Hidden in Google’s release notes is a comment on ‘structured automation’. This warrants closer examination. The announcement highlights agents’ ability to interpret schemas, execute queries, and manage infrastructure within defined parameters. This contrasts with the notion of largely autonomous AI applications, aligning instead with the perspective that AI’s most impactful enterprise applications will reside within structured, process-driven workflows. 

For organisations exploring AI adoption, this development reinforces the IBRS argument that orchestrated AI will be a dominant pattern, where AI services operate within pre-defined parameters. This is essentially classic, deterministic workflow automation, but with AI services added to the mix. For the bulk of business tasks, AI orchestration offers a more practical, secure, governable and cost-effective approach than agentic deployments. It should also be noted that true agentic services can be sub-components of a larger orchestration. Importantly, such orchestrations have predictable results and thus predictable and measurable benefits realisation. 

By providing structured access to services like BigQuery and GKE, Google’s MCP strategy facilitates predictable interactions. For instance, agents utilising BigQuery MCP servers can access and query enterprise data without the associated risks or latency of data movement, ensuring governance and security by keeping data in place. Similarly, GKE MCP servers offer a structured interface for agents to reliably interact with Kubernetes APIs, mitigating the challenges of parsing unstructured outputs or complex command-line sequences. This controlled interaction contrasts with the complexities and potential inefficiencies of entirely autonomous, less constrained agentic operations. 

The implication is that structured orchestration at the foundational layers of cloud services not only enhances safety and reduces operational costs associated with adding business solutions to AI workflows, but also contributes to improved quality and productivity by embedding AI within established, predictable enterprise processes.
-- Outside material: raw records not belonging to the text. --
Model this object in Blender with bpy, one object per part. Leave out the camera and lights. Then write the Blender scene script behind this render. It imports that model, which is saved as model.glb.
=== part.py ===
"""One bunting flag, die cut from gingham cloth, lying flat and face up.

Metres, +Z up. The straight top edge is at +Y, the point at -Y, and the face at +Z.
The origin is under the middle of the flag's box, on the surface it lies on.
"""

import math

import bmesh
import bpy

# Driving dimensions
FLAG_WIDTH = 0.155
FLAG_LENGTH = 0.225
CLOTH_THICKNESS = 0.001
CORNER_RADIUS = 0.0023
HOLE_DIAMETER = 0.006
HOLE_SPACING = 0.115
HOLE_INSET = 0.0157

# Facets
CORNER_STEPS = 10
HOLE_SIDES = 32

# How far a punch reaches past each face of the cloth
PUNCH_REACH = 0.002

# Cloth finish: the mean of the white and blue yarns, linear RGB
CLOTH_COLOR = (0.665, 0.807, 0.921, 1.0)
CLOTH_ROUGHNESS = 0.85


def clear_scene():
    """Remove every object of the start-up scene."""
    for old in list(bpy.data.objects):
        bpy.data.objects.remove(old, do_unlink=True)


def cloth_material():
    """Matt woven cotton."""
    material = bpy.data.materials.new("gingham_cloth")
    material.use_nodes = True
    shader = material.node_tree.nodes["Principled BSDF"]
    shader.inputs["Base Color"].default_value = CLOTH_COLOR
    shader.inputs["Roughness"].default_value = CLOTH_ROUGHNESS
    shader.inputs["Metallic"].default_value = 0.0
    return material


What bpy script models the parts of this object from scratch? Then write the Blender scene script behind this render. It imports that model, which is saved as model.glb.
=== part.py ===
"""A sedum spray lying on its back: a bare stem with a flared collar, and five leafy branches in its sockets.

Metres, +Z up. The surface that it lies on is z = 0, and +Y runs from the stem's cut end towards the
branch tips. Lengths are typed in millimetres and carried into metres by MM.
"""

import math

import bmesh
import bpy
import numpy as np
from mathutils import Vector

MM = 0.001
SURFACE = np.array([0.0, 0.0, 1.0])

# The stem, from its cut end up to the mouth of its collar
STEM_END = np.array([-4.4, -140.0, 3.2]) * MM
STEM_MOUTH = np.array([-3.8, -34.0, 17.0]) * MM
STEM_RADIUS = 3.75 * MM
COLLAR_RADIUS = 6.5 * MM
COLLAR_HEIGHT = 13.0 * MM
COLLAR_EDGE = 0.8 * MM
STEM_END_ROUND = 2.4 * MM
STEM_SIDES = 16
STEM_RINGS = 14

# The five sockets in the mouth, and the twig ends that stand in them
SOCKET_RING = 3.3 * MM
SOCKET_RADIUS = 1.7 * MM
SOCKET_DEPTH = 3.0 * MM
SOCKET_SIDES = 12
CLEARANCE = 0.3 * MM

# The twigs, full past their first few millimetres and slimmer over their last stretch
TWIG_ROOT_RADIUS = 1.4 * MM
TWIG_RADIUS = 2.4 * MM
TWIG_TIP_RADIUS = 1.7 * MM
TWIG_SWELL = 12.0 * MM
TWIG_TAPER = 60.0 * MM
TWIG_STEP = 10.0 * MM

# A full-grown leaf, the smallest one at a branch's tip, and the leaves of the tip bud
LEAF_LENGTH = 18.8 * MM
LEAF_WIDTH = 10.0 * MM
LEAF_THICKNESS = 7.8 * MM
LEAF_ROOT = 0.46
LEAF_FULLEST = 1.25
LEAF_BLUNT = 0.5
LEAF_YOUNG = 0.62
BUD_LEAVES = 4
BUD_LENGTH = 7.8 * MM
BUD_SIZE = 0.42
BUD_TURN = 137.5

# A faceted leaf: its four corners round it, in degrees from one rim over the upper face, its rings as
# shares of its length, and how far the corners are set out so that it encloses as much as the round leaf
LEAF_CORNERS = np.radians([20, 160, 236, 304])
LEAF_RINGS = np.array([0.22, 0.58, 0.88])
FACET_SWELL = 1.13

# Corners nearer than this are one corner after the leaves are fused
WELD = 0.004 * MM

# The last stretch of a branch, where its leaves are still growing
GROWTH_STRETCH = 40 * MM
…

How Google’s Approach Differs from AWS and Microsoft

AWS MCP Server: AI Coding Assistance Focus

AWS launched the ‘AWS MCP Server’ (in preview as of late 2024/early 2025), which is a fully managed, remote MCP server designed to give agents access to the broader AWS ecosystem.

  • What it does: It consolidates access to over 15,000 AWS APIs and integrates with AWS Knowledge (documentation). This allows agents to perform tasks like provisioning EC2 instances, managing S3 buckets, or troubleshooting Lambda functions using natural language.
  • Key Difference: AWS emphasizes a ‘Serverless MCP Server’ and specific tools for coding assistants, while Google’s announcement highlights data grounding (Maps/BigQuery) slightly more aggressively.
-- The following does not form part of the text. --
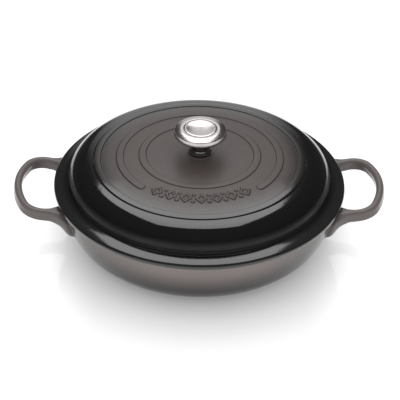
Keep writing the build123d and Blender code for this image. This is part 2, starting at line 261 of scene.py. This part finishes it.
# %% [markdown]
# ## The studio's light
# Glossy enamel shows its surroundings, so the world is a plain studio written as a rule on
# direction: a narrow white background behind the pot, a low white apron behind the camera,
# and a dim room everywhere else. The camera itself sees plain white, and matte surfaces get
# one even level from all sides, as in a white tent. A soft box hangs above and behind the
# pot, and gives the lid its broad highlight. Two wide lamps, overhead and in front, fill
# the shadows and show in no reflection.

# %% World
BACKDROP_LEVEL = 0.85
APRON_LEVEL = 1.0
AMBIENT_LEVEL = 0.80


def make_world():
    """The studio as levels of white, by direction and by the kind of ray."""
    world = bpy.data.worlds.new("studio")
    bpy.context.scene.world = world
    world.use_nodes = True
    world.node_tree.nodes.clear()
    air = Wire(world.node_tree)
    east, north, above = air.node("ShaderNodeTexCoord", out="Generated").parts()
    aside = abs(east) / larger(north, 0.001)
    backdrop = aside.fall(0.10, 0.28) * above.fall(0.58, 0.68) * above.ease(0.0, 0.5).between(0.75, 1.0)
    apron = (-north).ease(0.45, 0.75) * above.fall(0.06, 0.18)
    room = above.ease(0.3, 1.0).between(0.06, 0.10)
    studio = larger(larger(backdrop * BACKDROP_LEVEL, apron * APRON_LEVEL), room)
    to_camera = air.node("ShaderNodeLightPath", out="Is Camera Ray")
    to_matte = air.node("ShaderNodeLightPath", out="Is Diffuse Ray")
    level = to_camera + to_matte * AMBIENT_LEVEL + (1 - to_camera - to_matte) * studio
    background = air.node("ShaderNodeBackground", None, {"Color": (1, 1, 1, 1), "Strength": level})
    end = world.node_tree.nodes.new("ShaderNodeOutputWorld")
    world.node_tree.links.new(background.out, end.inputs["Surface"])
    return world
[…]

Microsoft Azure MCP Server: Different Path with a Business Layer Focus

Microsoft is integrating MCP deeply, but their marketing often focuses on their business applications (SaaS) and developer tools rather than foundational infrastructure.

  • The Offering: Microsoft introduced the Azure MCP Server that enables agents to interact with Azure resources via Azure CLI and Developer CLI.
  • API Management Support: They support MCP within Azure API Management, effectively allowing any enterprise to turn their own APIs into MCP servers for agents to use. This is a strong strategy that aligns with much of the analysis in this paper, though from a different architectural trajectory to Google.
  • Business/ERP Layer: Microsoft has been very aggressive at the SaaS layer, and launched the Dynamics 365 ERP MCP server, allowing agents to perform complex business tasks (like financial reconciliation) across their ERP suite.

Who’s Impacted?

  • Chief Information Officers (CIOs): Google will not be the only cloud adding MCP to core cloud services. Monitor AWS and Azure for similar capabilities. Assess the potential for integrating structured MCP services into their existing cloud infrastructure (namely GCP at this time) to enhance service delivery and operational efficiency, particularly concerning data governance and security. 
  • AI project Teams: Evaluate how MCP can standardise AI service interactions with enterprise services, promoting scalable and manageable AI deployments.
  • Enterprise Architects:  Become familiar with the architecture of MCP and how it integrates with cloud environments, as well as monitor the development of these services over time. Consider how ‘cloud infrastructure layer’ MCP will fit into robust and secure AI-driven solutions.
  • Development Team Leads: Should review the developer tools and emerging MCP coding patterns to understand how their teams can build and deploy AI agents that leverage structured automation.
  • Operations Teams/Site Reliability Engineers (SREs): Will be impacted by autonomous infrastructure management capabilities offered through GCE and GKE MCP servers, requiring new skills for monitoring and managing AI-driven operations.
  • Governance/Security Teams: Understand the implication of MCP in opening up new data access pathways. Implement new policies and best practices with the AI project teams, development teams, and operations teams to mitigate risks of MCP. Note that previous work on determining safe API usage and governance over APIs provides strong parallels to MCP.

Next Steps

  • Conduct a thorough assessment of existing enterprise workflows to identify areas where structured AI-driven automation, facilitated by frameworks like MCP, could deliver tangible benefits.
  • Prioritise pilot projects that integrate AI with established data sources and operational tools, focusing on quantifiable outcomes in cost reduction, efficiency, or quality improvement.
  • Develop a clear governance framework for AI orchestration within workflows, emphasising controlled access, data security, and auditability in line with the principles of orchestrated AI.
  • Invest in upskilling IT and development teams in the use of structured AI tools and platforms, ensuring they can effectively design, implement, and maintain these systems.
  • Engage with your cloud vendors to understand their long-term roadmaps for MCP for foundational cloud services, structured automation and how these align with internal strategic objectives.